Raw records
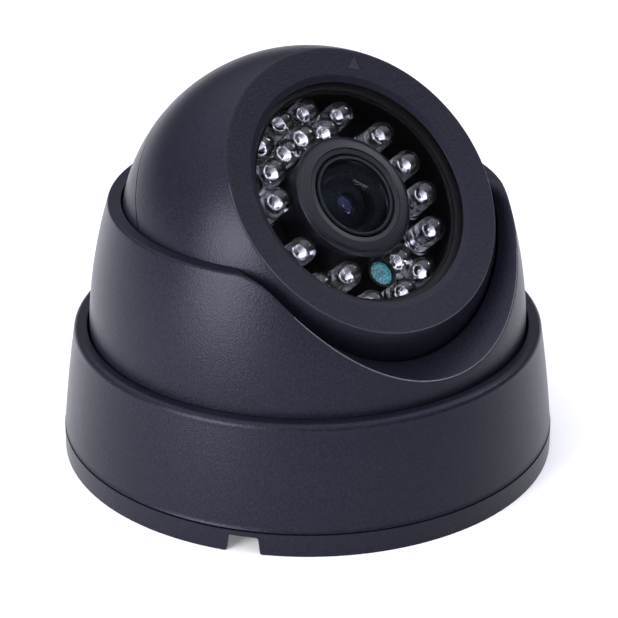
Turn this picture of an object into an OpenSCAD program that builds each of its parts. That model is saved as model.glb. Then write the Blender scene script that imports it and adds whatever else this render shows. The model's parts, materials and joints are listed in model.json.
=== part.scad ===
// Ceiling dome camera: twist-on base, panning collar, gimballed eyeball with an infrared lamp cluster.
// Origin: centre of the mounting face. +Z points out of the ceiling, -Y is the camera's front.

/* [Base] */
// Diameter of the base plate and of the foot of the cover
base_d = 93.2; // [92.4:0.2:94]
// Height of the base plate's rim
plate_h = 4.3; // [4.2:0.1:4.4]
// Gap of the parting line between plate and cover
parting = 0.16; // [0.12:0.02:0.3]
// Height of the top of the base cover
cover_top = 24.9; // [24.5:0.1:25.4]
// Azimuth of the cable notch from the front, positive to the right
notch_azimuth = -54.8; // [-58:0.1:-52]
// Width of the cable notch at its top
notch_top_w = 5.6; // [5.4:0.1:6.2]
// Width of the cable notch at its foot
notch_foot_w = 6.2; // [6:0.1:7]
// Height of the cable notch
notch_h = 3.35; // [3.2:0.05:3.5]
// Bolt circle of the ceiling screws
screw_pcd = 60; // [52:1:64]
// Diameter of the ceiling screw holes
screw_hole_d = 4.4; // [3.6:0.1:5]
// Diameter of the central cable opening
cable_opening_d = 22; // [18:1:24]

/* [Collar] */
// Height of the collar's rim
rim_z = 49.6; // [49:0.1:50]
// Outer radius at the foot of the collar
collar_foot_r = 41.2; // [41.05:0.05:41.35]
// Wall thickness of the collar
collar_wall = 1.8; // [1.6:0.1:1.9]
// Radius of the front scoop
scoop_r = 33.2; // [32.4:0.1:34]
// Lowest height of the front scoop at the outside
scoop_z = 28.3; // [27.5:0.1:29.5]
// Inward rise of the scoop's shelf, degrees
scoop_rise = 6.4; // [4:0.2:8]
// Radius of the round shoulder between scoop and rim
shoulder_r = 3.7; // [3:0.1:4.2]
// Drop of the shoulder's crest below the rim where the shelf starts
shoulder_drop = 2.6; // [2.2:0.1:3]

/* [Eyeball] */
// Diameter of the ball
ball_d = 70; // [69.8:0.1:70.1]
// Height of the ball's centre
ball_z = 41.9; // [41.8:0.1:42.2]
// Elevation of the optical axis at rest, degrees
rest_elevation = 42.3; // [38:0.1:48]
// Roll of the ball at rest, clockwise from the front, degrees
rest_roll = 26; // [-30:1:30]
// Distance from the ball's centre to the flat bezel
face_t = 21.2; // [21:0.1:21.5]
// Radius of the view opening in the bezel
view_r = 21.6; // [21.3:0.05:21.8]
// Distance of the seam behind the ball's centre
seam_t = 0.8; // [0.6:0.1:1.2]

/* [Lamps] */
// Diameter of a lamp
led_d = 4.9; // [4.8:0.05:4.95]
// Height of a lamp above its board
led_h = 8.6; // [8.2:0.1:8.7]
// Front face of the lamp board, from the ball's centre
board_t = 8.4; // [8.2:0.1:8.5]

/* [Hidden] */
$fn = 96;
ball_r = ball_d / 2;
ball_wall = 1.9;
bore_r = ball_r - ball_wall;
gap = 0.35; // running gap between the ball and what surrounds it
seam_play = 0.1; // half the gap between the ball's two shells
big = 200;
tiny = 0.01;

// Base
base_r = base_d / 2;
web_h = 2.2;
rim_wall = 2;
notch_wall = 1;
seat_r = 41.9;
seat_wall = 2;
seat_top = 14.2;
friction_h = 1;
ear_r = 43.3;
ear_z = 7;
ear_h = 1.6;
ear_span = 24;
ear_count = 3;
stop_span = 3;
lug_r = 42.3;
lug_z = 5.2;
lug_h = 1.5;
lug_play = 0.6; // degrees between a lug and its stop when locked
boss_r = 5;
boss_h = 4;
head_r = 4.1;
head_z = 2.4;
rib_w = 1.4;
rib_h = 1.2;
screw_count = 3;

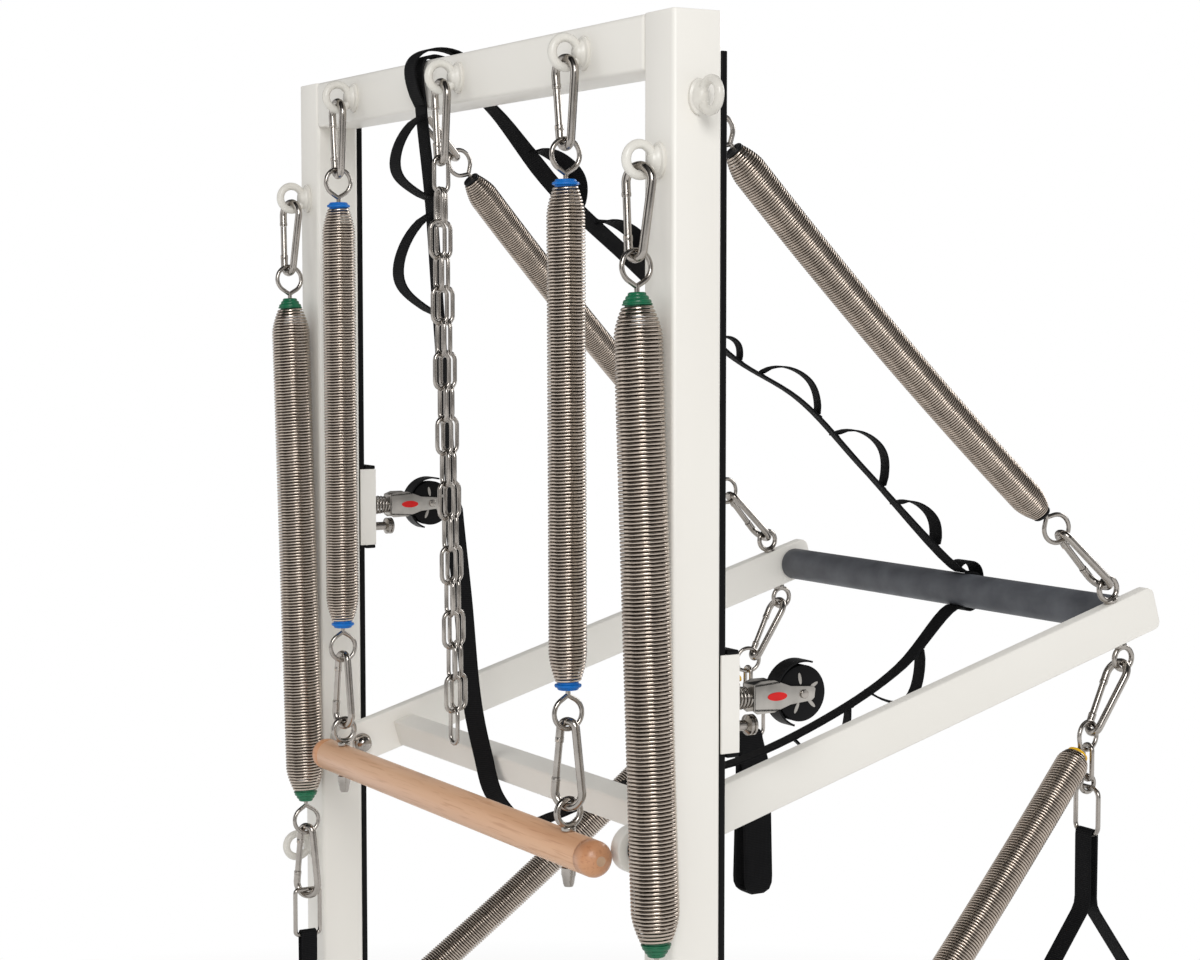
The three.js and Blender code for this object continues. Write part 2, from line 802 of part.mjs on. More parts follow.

## PROBLEM TO WORK ON
Output the data above exactly, please, line for line.

## THE RESULT
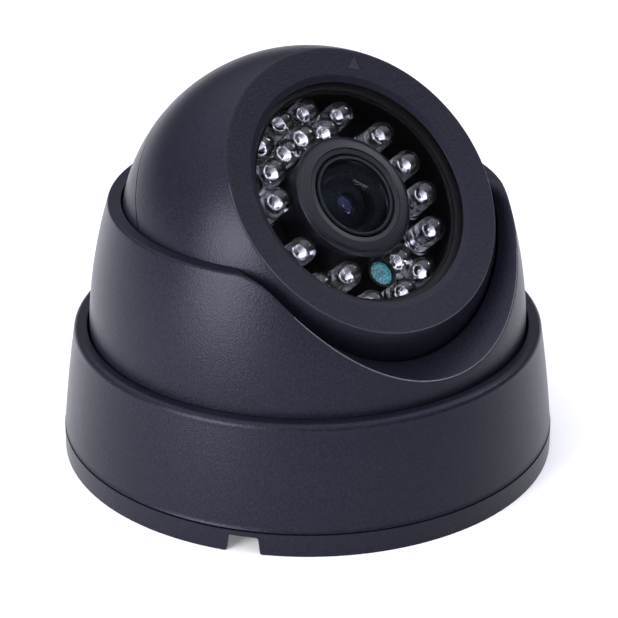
Turn this picture of an object into an OpenSCAD program that builds each of its parts. That model is saved as model.glb. Then write the Blender scene script that imports it and adds whatever else this render shows. The model's parts, materials and joints are listed in model.json.
=== part.scad ===
// Ceiling dome camera: twist-on base, panning collar, gimballed eyeball with an infrared lamp cluster.
// Origin: centre of the mounting face. +Z points out of the ceiling, -Y is the camera's front.

/* [Base] */
// Diameter of the base plate and of the foot of the cover
base_d = 93.2; // [92.4:0.2:94]
// Height of the base plate's rim
plate_h = 4.3; // [4.2:0.1:4.4]
// Gap of the parting line between plate and cover
parting = 0.16; // [0.12:0.02:0.3]
// Height of the top of the base cover
cover_top = 24.9; // [24.5:0.1:25.4]
// Azimuth of the cable notch from the front, positive to the right
notch_azimuth = -54.8; // [-58:0.1:-52]
// Width of the cable notch at its top
notch_top_w = 5.6; // [5.4:0.1:6.2]
// Width of the cable notch at its foot
notch_foot_w = 6.2; // [6:0.1:7]
// Height of the cable notch
notch_h = 3.35; // [3.2:0.05:3.5]
// Bolt circle of the ceiling screws
screw_pcd = 60; // [52:1:64]
// Diameter of the ceiling screw holes
screw_hole_d = 4.4; // [3.6:0.1:5]
// Diameter of the central cable opening
cable_opening_d = 22; // [18:1:24]

/* [Collar] */
// Height of the collar's rim
rim_z = 49.6; // [49:0.1:50]
// Outer radius at the foot of the collar
collar_foot_r = 41.2; // [41.05:0.05:41.35]
// Wall thickness of the collar
collar_wall = 1.8; // [1.6:0.1:1.9]
// Radius of the front scoop
scoop_r = 33.2; // [32.4:0.1:34]
// Lowest height of the front scoop at the outside
scoop_z = 28.3; // [27.5:0.1:29.5]
// Inward rise of the scoop's shelf, degrees
scoop_rise = 6.4; // [4:0.2:8]
// Radius of the round shoulder between scoop and rim
shoulder_r = 3.7; // [3:0.1:4.2]
// Drop of the shoulder's crest below the rim where the shelf starts
shoulder_drop = 2.6; // [2.2:0.1:3]

/* [Eyeball] */
// Diameter of the ball
ball_d = 70; // [69.8:0.1:70.1]
// Height of the ball's centre
ball_z = 41.9; // [41.8:0.1:42.2]
// Elevation of the optical axis at rest, degrees
rest_elevation = 42.3; // [38:0.1:48]
// Roll of the ball at rest, clockwise from the front, degrees
rest_roll = 26; // [-30:1:30]
// Distance from the ball's centre to the flat bezel
face_t = 21.2; // [21:0.1:21.5]
// Radius of the view opening in the bezel
view_r = 21.6; // [21.3:0.05:21.8]
// Distance of the seam behind the ball's centre
seam_t = 0.8; // [0.6:0.1:1.2]

/* [Lamps] */
// Diameter of a lamp
led_d = 4.9; // [4.8:0.05:4.95]
// Height of a lamp above its board
led_h = 8.6; // [8.2:0.1:8.7]
// Front face of the lamp board, from the ball's centre
board_t = 8.4; // [8.2:0.1:8.5]

/* [Hidden] */
$fn = 96;
ball_r = ball_d / 2;
ball_wall = 1.9;
bore_r = ball_r - ball_wall;
gap = 0.35; // running gap between the ball and what surrounds it
seam_play = 0.1; // half the gap between the ball's two shells
big = 200;
tiny = 0.01;

// Base
base_r = base_d / 2;
web_h = 2.2;
rim_wall = 2;
notch_wall = 1;
seat_r = 41.9;
seat_wall = 2;
seat_top = 14.2;
friction_h = 1;
ear_r = 43.3;
ear_z = 7;
ear_h = 1.6;
ear_span = 24;
ear_count = 3;
stop_span = 3;
lug_r = 42.3;
lug_z = 5.2;
lug_h = 1.5;
lug_play = 0.6; // degrees between a lug and its stop when locked
boss_r = 5;
boss_h = 4;
head_r = 4.1;
head_z = 2.4;
rib_w = 1.4;
rib_h = 1.2;
screw_count = 3;

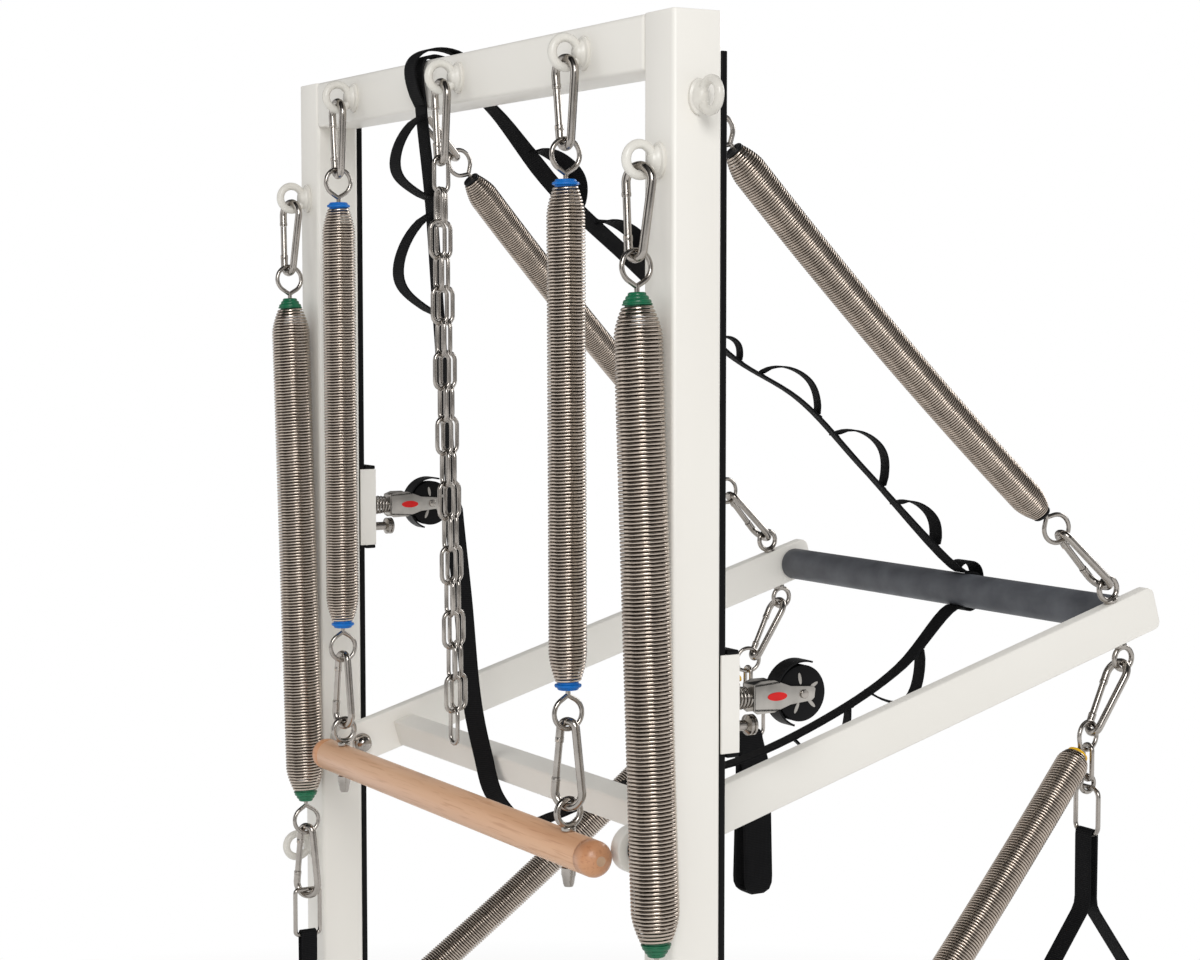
The three.js and Blender code for this object continues. Write part 2, from line 802 of part.mjs on. More parts follow.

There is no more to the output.